Soil Resistivity

Abstract

Soil is defined as the top layer of the earth’s crust. It covers most of the land on the earth. It is made up of minerals (rock, sand, clay and silt), air, water and organic materials. The organic materials are formed from the dead plants and animals. There are many properties of soil. Although varying soil properties of different kinds can be observed small area, the electric power utility companies are interested in the electrical properties of the soil, especially the specific resistance or resistivity. Soil resistivity is one of the important factors which plays a vital role in the design and analysis of ground resistance. The dry soil with small particles acts as nonconductor of current. Sands, rocks and loams are some examples of nonconductors. The resistivity of soils drops down when the water content in the soil is more.
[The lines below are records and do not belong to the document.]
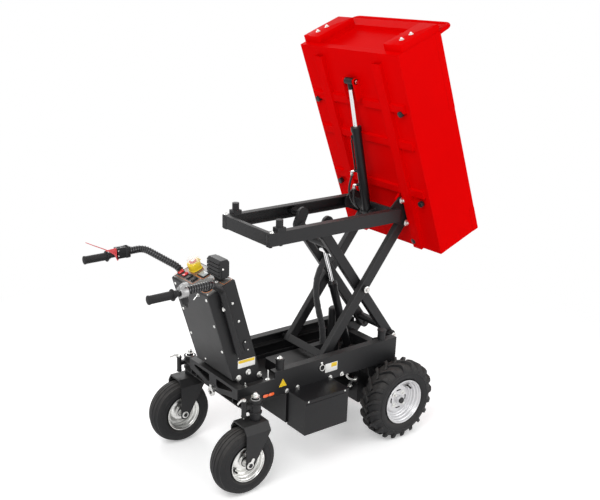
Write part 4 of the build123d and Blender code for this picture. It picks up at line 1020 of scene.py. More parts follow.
def outline_strip(up, y, length, width, line=1.5):
    """Rectangular line on the panel from four flat strips."""
    along = slab(length * MM, line * MM, 0.0004, 0.0005, 0.0001)
    across = slab(line * MM, (width + line) * MM, 0.0004, 0.0005, 0.0001)
    rows = [on_panel(along, up, y + side * width / 2, PLATE_LIFT) for side in (-1, 1)]
    return rows + [on_panel(across, up + side * length / 2, y, PLATE_LIFT) for side in (-1, 1)]


def rocker():
    """Rocker switch in a bezel: a two-slope wedge with a finger hollow, along local +X."""
    bezel = slab(0.0325, 0.0215, 0.0032, 0.003, 0.0008)
    side = [(-13, 0), (-13, 6.2), (-11.5, 6.8), (-6, 5.2), (0, 4.2), (6, 6.2), (11.2, 9.2), (13, 8.2),
            (13, 0)]
    wedge = prism(np.array(side[::-1]) * MM, 0.0165, 0.0006, 2)
    return bezel, moved(wedge, stand(mm(0, 8.25, 1), RIGHT, FORE))


def make_panel():
    """Face plate with its orange lines, four rockers, a display, a socket, a toggle and corner screws."""
    plate = slab((PANEL_LENGTH - 16) * MM, (2 * CONSOLE_SIDE - 14) * MM, PLATE_LIFT * MM, 0.004, 0.0003)
    pairs = coated("panel_face", on_panel(plate, PANEL_LENGTH / 2, 0))
    bezel, wedge = rocker()
    for y, finish in ROCKERS:
        pairs += coated("gloss_black", on_panel(bezel, ROCKER_UP, y, PLATE_LIFT))
        pairs += coated(finish, on_panel(wedge, ROCKER_UP, y, PLATE_LIFT))
    frame_skin, glass = slab(0.036, 0.052, 0.005, 0.003, 0.001), slab(0.028, 0.044, 0.0008, 0.0015, 0.0003)
    pairs += coated("gloss_black", on_panel(frame_skin, *SCREEN, PLATE_LIFT))
    pairs += coated("display_grey", on_panel(glass, *SCREEN, PLATE_LIFT + 5))
    cup = [(21, 0), (21, 5), (19.5, 7), (17.2, 7), (16, 5.6), (15.4, 1.8), (9, 1.4), (8.4, 4.6), (0, 5.2)]
    pairs += coated("black_plastic", on_panel(spun(cup, 36), *PORT, PLATE_LIFT))
    strips = [strip for outline in OUTLINES for strip in outline_strip(*outline)]
    pairs += coated("panel_orange", on_panel(ring(25.0, 0.8, 48), *PORT, PLATE_LIFT), *strips)
    screw = button_screw(0.0032, 0.0018)
    pairs += coated("zinc_plate", *[on_panel(screw, *place, PLATE_LIFT) for place in PANEL_SCREWS])
    toggle = joined(spun([(8, 0), (8, 2), (5.6, 2.4), (5.6, 8), (4.6, 9), (0, 9)], 24),
                    moved(spun([(2.2, 0), (2.6, 14), (3.4, 22), (2.6, 24.5), (0, 25)], 16),
                          stand(mm(0, 0, 7), (-0.42, 0, 0.9))))
    pairs += coated("zinc_plate", on_rear(toggle, *TOGGLE))
    piece("console_panel", "chassis", "panel_face", pairs)


def make_console_sides():
    """Cover screws, foot bolts, port covers, seams and a blank label on the console."""
    pairs = coated("zinc_plate", *[on_rear(button_screw(0.0072, 0.004), down, side * 128)
                                   for down in COVER_SCREWS for side in (-1, 1)],
                   on_rear(button_screw(0.005, 0.003), 410, 62))
    cover = prism(rounded(0.056, 0.027, 0.013), 0.0035, 0.0012, 2)
    stud = joined(hex_bolt(0.013), spun([(3.2, 0), (3.2, 19), (2.4, 20.5), (0, 20.5)], 16))
    seam = slab(0.062, 0.0016, 0.0005, 0.0004, 0.0001)
    edge = moved(slab(0.0014, 0.39, 0.0006, 0.0005, 0.0002), stand((0, 0, 0), UP, LEFT))
    for side in (-1, 1):
        pairs += coated("zinc_plate",
                        *[on_side(button_screw(0.0064, 0.0036), x, z, side) for x, z in SIDE_SCREWS],
                        *[on_side(hex_bolt(0.0155), x, z, side) for x, z in FOOT_BOLTS],
                        on_side(button_screw(0.0022, 0.0014), -375, 574, side))
        pairs += coated("black_plastic", on_side(cover, *SIDE_PORT, side, along=SIDE_LEAN))
        pairs += coated("zinc_plate", *[on_side(button_screw(0.0036, 0.002), x, z, side, 3.3)
                                        for x, z in SIDE_PORT_SCREWS], put(stud, (-350, side * 168, 439)))
        pairs += coated("stop_rubber", on_side(seam, -318, 514, side, along=FORE),
                        on_rear(edge, 205, side * 143))
    label, band = slab(0.092, 0.038, 0.0006, 0.0015, 0.0002), slab(0.086, 0.0135, 0.0003, 0.001, 0.0001)
    x, z = CONSOLE_LABEL
    pairs += coated("label_white", on_side(label, x, z, along=FORE))
    pairs += coated("label_yellow", on_side(band, x, z + 10.5, -1, 0.55, along=FORE))
    piece("console_fittings", "chassis", "zinc_plate", pairs)


# ------------------------------------------------------------------ emergency stop and work lamp


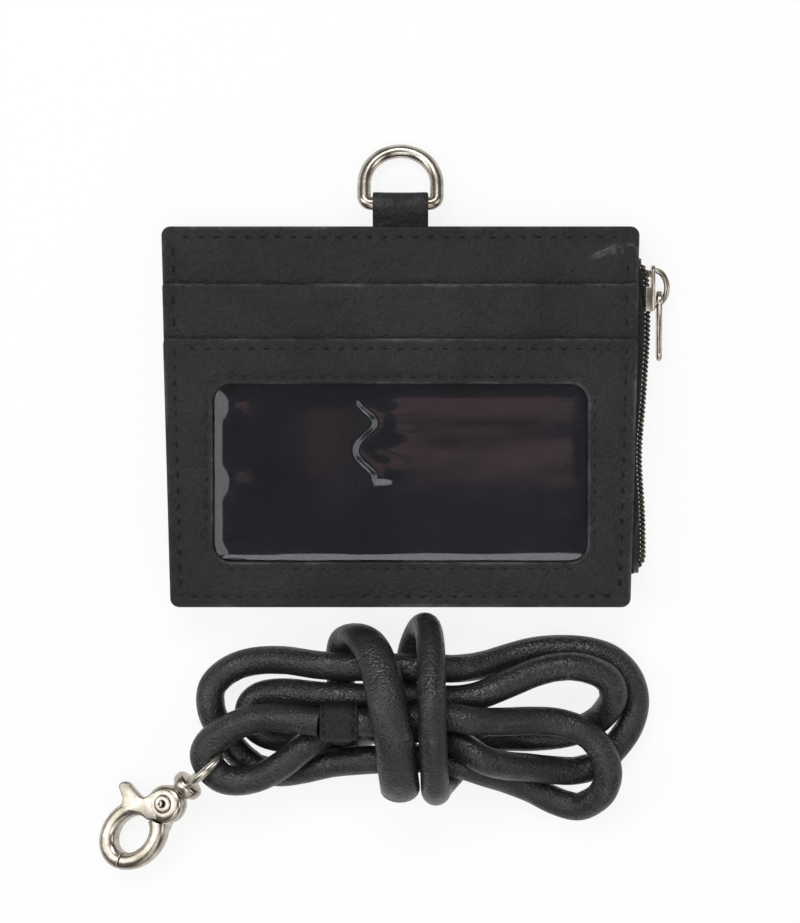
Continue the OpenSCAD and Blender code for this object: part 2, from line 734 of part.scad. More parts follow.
module clasp_body() {
    half = clasp_t / 2;
    color(nickel)
        on_clasp() difference() {
            union() {
                translate([0, 0, -half])
                    cylinder(r = head_r, h = half - half_split);
                translate([0, 0, -half])
                    linear_extrude(clasp_t)
                        difference() {
                            intersection() {
                                jaw_outline();
                                beyond_split(1);
                            }
                            circle(head_r + 2 * half_split);
                        }
                translate([0, 0, -half])
                    linear_extrude(half - half_split)
                        intersection() {
                            jaw_outline();
                            beyond_split(1);
                        }
                translate([stem_x, 0, 0])
                    rotate([0, 90, 0])
                        difference() {
                            cylinder(r = stem_r, h = -stem_x);
                            translate([-head_r, -head_r, -overrun])
                                cube([head_r - half_split, 2 * head_r, 2 * head_r]);
                        }
                difference() {
                    translate([stem_x, 0, 0])
                        rotate([0, 90, 0])
                            cylinder(r = stem_r, h = -stem_x - head_r + 2 * half_split);
                    cylinder(r = head_r + 2 * half_split, h = head_r);
                }
            }
            translate([0, 0, -head_r])
                cylinder(d = pin_d + 2 * pin_clear, h = 2 * head_r);
            spring_groove();
            translate([stem_x - overrun, 0, 0])
                rotate([0, 90, 0])
                    cylinder(r = swivel_pin_r + pin_clear, h = swivel_bore + overrun);
        }
}

lever_tip = [5.5, -10];
lever_root = [3.4, -4];
lever_w = 3;
lever_t = 2.8;

module gate_lever() {
    half = clasp_t / 2;
    d = unit(lever_tip - lever_root);
    n = [-d.y, d.x];
    color(nickel)
        on_clasp() difference() {
            union() {
                translate([0, 0, half_split])
                    cylinder(r = head_r, h = half - half_split);
                translate([0, 0, -half])
                    linear_extrude(clasp_t)
                        difference() {
                            intersection() {
                                jaw_outline();
                                beyond_split(-1);
                            }
                            circle(head_r + 2 * half_split);
                        }
                translate([0, 0, half_split])
                    linear_extrude(half - half_split)
                        intersection() {
                            jaw_outline();
                            beyond_split(-1);
                        }
                translate([0, 0, -lever_t / 2])
                    linear_extrude(lever_t)
                        difference() {
                            polygon([lever_root - lever_w * n, lever_tip - lever_w / 3 * n - lever_w / 4 * d,
                                lever_tip - lever_w / 6 * n, lever_tip + lever_w / 6 * n,
                                lever_tip + lever_w / 3 * n - lever_w / 4 * d, lever_root + lever_w / 2 * n]);
                            circle(head_r + 2 * half_split);
                        }
            }
            translate([0, 0, -head_r])
                cylinder(d = pin_d + 2 * pin_clear, h = 2 * head_r);
            spring_groove();
            swivel_relief();
        }
}

module gate_pin() {
    half = clasp_t / 2;
    color(nickel)
        on_clasp() difference() {
            union() {
                translate([0, 0, -half])
                    cylinder(d = pin_d, h = clasp_t + pin_clear);
                translate([0, 0, half + pin_clear])
                    cylinder(r = rivet_r, h = rivet_t);
            }
            translate([0, 0, half + pin_clear - rivet_t])
                cylinder(r = rivet_bore_r, h = 2 * rivet_t + overrun);
        }
}

module gate_spring() {
    color(nickel)
        on_clasp() wire_arc(spring_r, spring_wire, 0, 300);
}

eye_at = -12.45;
eye_in = 4;
collar_r = 3.5;
collar_l = 2.6;
collar_gap = 0.25;

module swivel_eye() {
    color(nickel)
        on_axis()
            translate([eye_at, 0, 0])
                rotate([90, 0, 0])
                    rotate_extrude()
                        translate([eye_in + eye_wire / 2, 0])
                            circle(eye_wire / 2);
}

module swivel_collar() {
    end = stem_x - collar_gap;
    color(nickel)
        on_axis() difference() {
            translate([end - collar_l, 0, 0])
                rotate([0, 90, 0])
                    rotate_extrude()
                        polygon([[0, 0], [collar_r - collar_l / 3, 0], [collar_r, collar_l / 3],
                            [collar_r, collar_l * 2 / 3], [collar_r - collar_l / 3, collar_l],
                            [swivel_pin_r, collar_l],
                            [swivel_pin_r, collar_l + swivel_bore],
                            [0, collar_l + swivel_bore]]);
            translate([eye_at, 0, 0])
                rotate([90, 0, 0])
                    rotate_extrude()
                        translate([eye_in + eye_wire / 2, 0])
                            circle(eye_wire / 2 + pin_clear);
        }
}

print_least_gap();  // neck_cord
back_panel();
pouch_lining();
pouch_front();
front_wall();
card_pocket();
window_pocket();
window_film();
ring_tab();
perimeter_stitching();
window_stitching();
pocket_edge_stitching();
zip_tape_front();
zip_tape_back();
zip_coil_front();
zip_coil_back();
zip_top_stop();
zip_bottom_stop();
slider_body();
slider_bail();
pull_tab();
d_ring();
neck_cord();
hanger_loop();
cord_keeper();
keeper_stitching();
swivel_eye();
swivel_collar();
clasp_body();
gate_lever();
gate_pin();
gate_spring();
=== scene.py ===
"""Badge wallet with a zip pouch and a leather lanyard: looks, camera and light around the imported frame."""
import logging
import math
from dataclasses import dataclass, field
from enum import Enum
from typing import Callable, Iterable, Sequence

import bmesh
import bpy
from mathutils import Matrix, Vector, noise


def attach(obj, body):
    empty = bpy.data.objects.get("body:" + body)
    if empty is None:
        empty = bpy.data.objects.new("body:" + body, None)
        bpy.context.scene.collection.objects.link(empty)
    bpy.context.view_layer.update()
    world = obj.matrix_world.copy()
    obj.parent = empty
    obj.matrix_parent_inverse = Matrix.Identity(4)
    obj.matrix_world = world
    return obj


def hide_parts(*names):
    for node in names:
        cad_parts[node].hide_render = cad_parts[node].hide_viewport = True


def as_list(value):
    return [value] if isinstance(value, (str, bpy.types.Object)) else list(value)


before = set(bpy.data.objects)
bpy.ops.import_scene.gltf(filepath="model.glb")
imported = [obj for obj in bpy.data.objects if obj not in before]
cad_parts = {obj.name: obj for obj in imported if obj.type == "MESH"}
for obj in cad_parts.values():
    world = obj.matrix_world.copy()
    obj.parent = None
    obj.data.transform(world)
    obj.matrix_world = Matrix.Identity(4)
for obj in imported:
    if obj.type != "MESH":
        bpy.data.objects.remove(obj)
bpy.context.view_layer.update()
LOG = logging.getLogger("badge_wallet")
MM = 0.001
UP = Vector((0.0, 0.0, 1.0))
POINT = 0.001  # the share that a ring shrinks to where it closes an end
CHAIN_X = 53.75  # where the zip's chain would run if it were straight, in millimetres
CHAIN_STRAIGHT = 31.0  # how far from its middle the chain's ends start to turn in

Mesh = bmesh.types.BMesh
Thing = bpy.types.Object
Socket = bpy.types.NodeSocket
Pair = tuple[float, float]
Point = tuple[float, float, float]
Row = list[Vector]
Height = Callable[[float, float], float]

# The routes of the cords' centre lines, in millimetres, as in the part's source
NECK_ROUTE = (
    (-9.2, -66.5, 16.5), (-3, -66.5, 16.5), (4, -65.4, 17), (10, -65, 18), (16, -66, 18.2),
    (22, -66.6, 14.6), (29, -66.8, 11.4), (35, -67.4, 10.2), (40, -69.2, 10.2), (44, -73, 10.2),
    (45.8, -78.5, 10), (44.4, -83.6, 8), (40, -86.8, 5), (35, -86, 3.4), (29, -83.1, 3.4),
    (24, -80.9, 5), (19, -78.8, 8.2), (14, -76.9, 10.1), (8, -75.5, 10.2), (0, -75.4, 10.2),
    (-6, -75.6, 10.2), (-10, -75.9, 10), (-15, -76.6, 8.6), (-21, -78.2, 6.8), (-27, -79.4, 4.2),
    (-32, -78.4, 3.3), (-36, -75.3, 3.3), (-39.2, -71.2, 3.3), (-42, -66, 3.3), (-42, -60.6, 3.3),
    (-38.5, -56.8, 3.3), (-33, -54.6, 3.6), (-26, -54, 6), (-18, -54.7, 9.4), (-10, -55, 10.2),
    (-3, -55.1, 10.2), (5, -55.1, 10.2), (12, -55.5, 9.4), (18, -55.2, 6.4), (24, -53.6, 4.4),
    (30, -52.2, 3.5), (36, -51.8, 3.3), (42, -52.3, 3.3), (47, -54.2, 3.3), (50.8, -58.2, 3.3),
    (52.2, -63.5, 3.3), (51, -69, 3.3), (47.6, -74, 3.3), (43.4, -77.8, 3.3), (38.5, -79, 4),
    (33, -78.4, 6.4), (28, -77.4, 9.8), (23, -76.4, 13.6), (18, -74.6, 16.4), (13.5, -71.8, 15),
    (9, -69.2, 12.6), (4, -68.6, 10.8), (-1, -68.6, 10.2), (-5, -68.9, 8.2), (-8.5, -70.6, 4.2),
    (-12.5, -71.9, 3.3), (-18, -72.2, 3.3), (-25, -72, 3.3), (-30, -70.9, 3.3), (-33.1, -68.3, 3.3),
    (-33.6, -65, 3.3), (-31.4, -62.4, 3.6), (-26, -61.2, 6), (-18, -61.5, 9.4), (-10, -61.8, 10.1),
    (-3, -61.8, 10.2), (5, -61.8, 10.2), (11, -62.2, 10.9), (17, -61.3, 11.3), (24, -58.6, 11),
    (30, -56.2, 10.2), (36, -55, 10), (41.5, -55.6, 9.8), (45.8, -58, 9.3), (47, -62, 8.4),
    (45, -66.4, 5), (41, -69.4, 3.4), (35.5, -71, 3.3), (29, -71.6, 3.3), (23, -71.6, 3.3),
    (18, -72.6, 3.3), (14.4, -75.6, 3.3), (11.4, -79.4, 3.4), (8.8, -82, 5.6), (7.9, -82.6, 10.4),
    (7.6, -80.8, 16), (7.3, -75.6, 20.8), (7, -69.5, 24), (6.8, -63, 24.4), (6.7, -56.5, 21.4),
    (6.6, -50, 16.4), (5.9, -46.4, 10.8), (4.4, -47.4, 5.6), (2.6, -52, 3.5), (1.4, -60, 3.3),
    (0.8, -69, 3.3), (0.2, -77, 3.4), (-0.1, -81.8, 5.8), (-0.1, -82.4, 10.6), (-0.2, -80.2, 16.2),
    (-0.8, -74.5, 20.8), (-1.6, -68, 23.4), (-2.8, -61.4, 22.8), (-4.3, -55.4, 19.6),
    (-6.4, -50.2, 15.6), (-9, -48.2, 10.6), (-11.6, -49.2, 5.8), (-13, -52.8, 3.5), (-13.2, -57, 3.3),
    (-13.2, -65.3, 3.3))
HANGER_ROUTE = (
    (-17.6, -66.5, 16.5), (-24, -65.8, 15.2), (-31, -66, 12.6), (-37.5, -67.7, 10.8), (-42.2, -70.3, 9.9),
    (-44.4, -74.2, 9.5), (-43.2, -78, 9.4), (-39.8, -80.7, 9.5), (-35.5, -80.8, 10.2), (-30, -78.9, 11.2),
    (-25, -75.7, 12.3), (-21, -72.6, 11.7), (-16.5, -69.7, 10.2))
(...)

In this chapter, different types and characteristics of soil, and size of earth electrode and different ground resistance measurement methods will be discussed.

Exercise Problems

1. 5.1

   The expression of electric potential in Cartesian coordinates is \(V(x,y,z) = x^{2} y - z^{2} + 8\). Determine the (i) numerical value of the voltage at point \(P(1, - 1,2)\), (ii) electric field, and (iii) verify the Laplace equation.

2. 5.2

   The electric potential in Cartesian coordinates is given by \(V(x,y,z) = {\text{e}}^{x} - {\text{e}}^{ - y} + z^{2}\). Determine the (i) numerical value of the voltage at point \(P(1,1, - 2)\), (ii) electric field at the point \(P(1,1, - 2)\), and (iii) verify the Laplace equation.

3. 5.3

   The expression of electric potential in cylindrical coordinates is given as \(V(\rho ,\phi ,z) = \rho^{2} z\cos \phi\). Determine the (i) numerical value of the voltage at point \(P(\rho = - 1,\phi = 45^{ \circ } ,z = 5)\), (ii) electric field at the point \(P(\rho = - 1,\phi = 45^{ \circ } ,z = 5)\), and (iii) verify the Laplace equation.

4. 5.4

   The electric potential in spherical coordinates is given by \(V(r,\theta ,\phi ) = 5r^{2} \sin \theta \cos \phi\). Determine the (i) numerical value of the voltage at point \(P(r = 1,\theta = 40^{ \circ } ,\phi = 120^{ \circ } )\), (ii) electric field at the point \(P(r = 1,\theta = 40^{ \circ } ,\phi = 120^{ \circ } )\), and (iii) verify the Laplace equation.

5. 5.5

   In Cartesian coordinates, the volume charge density is \(\rho_{v} = - 1.6 \times 10^{ - 11} \varepsilon_{0} x\;{\text{C/m}}^{3}\) in the free space. Consider \(V = 0\) at \(x = 0\) and \(V = 4\,{\text{V}}\) at \(x = 2\;{\text{m}}\). Determine the electric potential and field at \(x = 5\;{\text{m}} .\)

6. 5.6

   The charge density in cylindrical coordinates is \(\rho_{v} = \frac{25}{\rho }\,{\text{pC/m}}^{ 3}\). Consider \(V = 0\) at \(\rho = 2\,{\text{m}}\) and \(V = 120\,{\text{V}}\) at \(\rho = 5\,{\text{m}}\). Calculate the electric potential and field at \(\rho = 6\,{\text{m}}\).

7. 5.7

   Two concentric spherical shells with radius of \(r = 1\,{\text{m}}\) and \(r = 2\,{\text{m}}\) contain the potentials of \(V = 0\) and \(V = 80\,{\text{V}}\) respectively. Find the potential and electric field.

8. 5.8

   Determine the potential of a rectangular object of infinite length. Consider \(a = b = 1\,{\text{m}}\), \(V_{0} = 50\,{\text{V}}\), \(x = \frac{3a}{2}\) and \(y = \frac{b}{2}\).